Case Name: COUNTY OF NICOLLET v. MATH SCHOUVELLER
Court: Minnesota Supreme Court
Jurisdiction: Minnesota
Decision Date: 1926-05-21
Citations: 167 Minn. 521
Docket Number: No. 25,354
Parties: COUNTY OF NICOLLET v. MATH SCHOUVELLER.
Judges: 
Reporter: Minnesota Reports
Volume: 167
Pages: 521–522

Head Matter:
COUNTY OF NICOLLET v. MATH SCHOUVELLER.
May 21, 1926.
No. 25,354.
Mueller & Erickson, for appellant.
George T. Olsen, for respondent.
Reported in 209 N. W. 40.

Opinion:
PER CURIAM.
Appeal from an order overruling a demurrer to a complaint, the order being rendered appealable by the court certifying the question involved to be important and doubtful.

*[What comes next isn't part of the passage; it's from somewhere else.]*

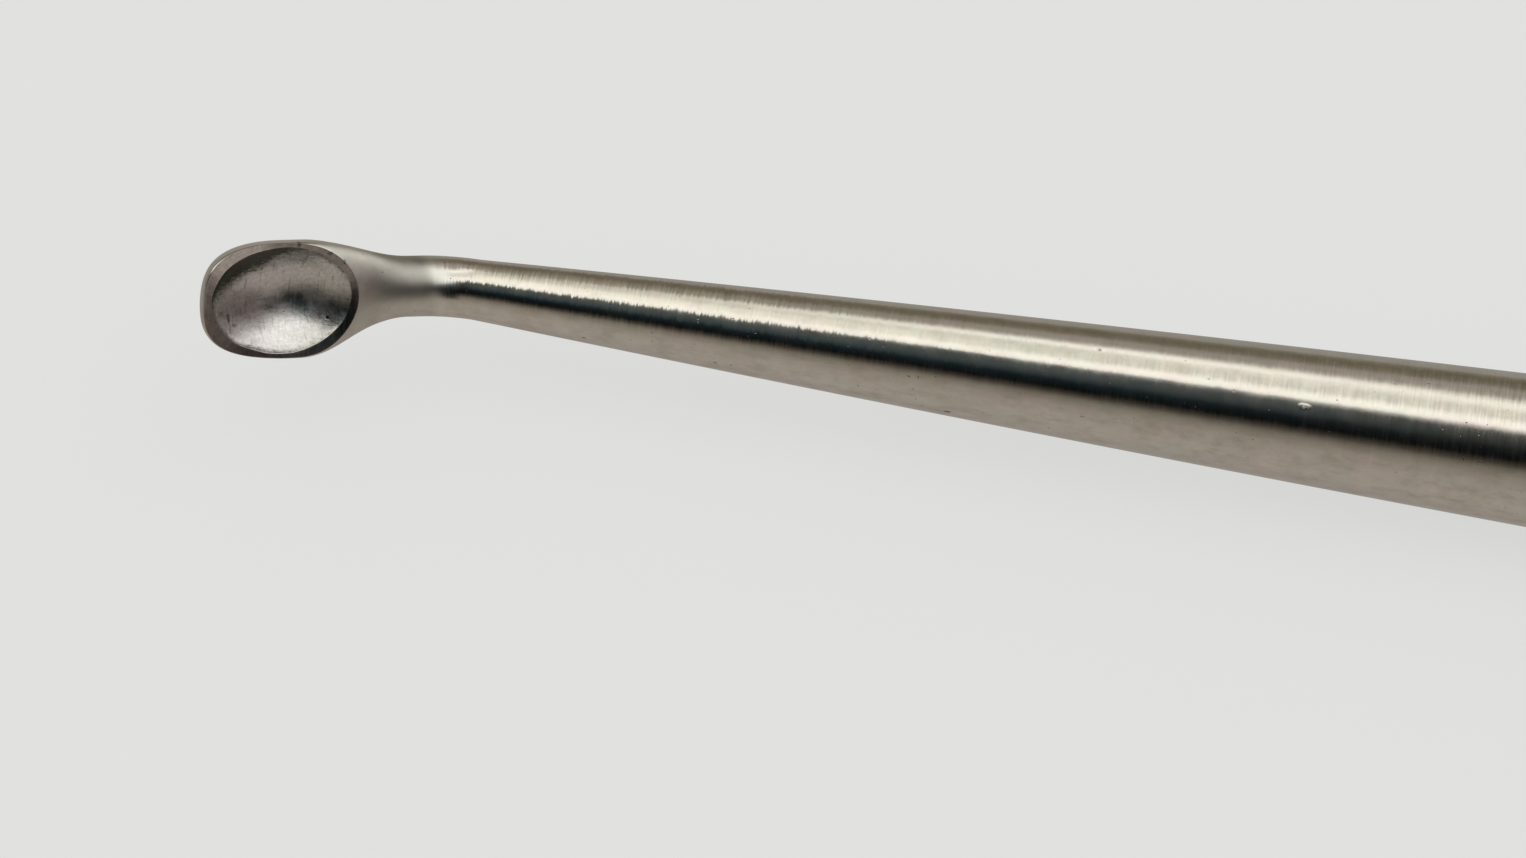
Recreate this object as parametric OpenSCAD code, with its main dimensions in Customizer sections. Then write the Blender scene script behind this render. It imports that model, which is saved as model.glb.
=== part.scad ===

The complaint sets out the giving by appellant and others of a statutory bond to plaintiff in a county drainage proceeding, attaches the petition and bond, states the proceedings taken resulted in an order dismissing the petition, the appeal to the district court with like result, and the appeal to this court affirming the same, the amount of the lawful expenses paid by plaintiff, the sums collected from specified bondsmen other than defendant, and the deficiency of |187.51 for which judgment is prayed. The proceedings are found in Jensen v. County Board, 159 Minn. 140, 198 N. W. 455.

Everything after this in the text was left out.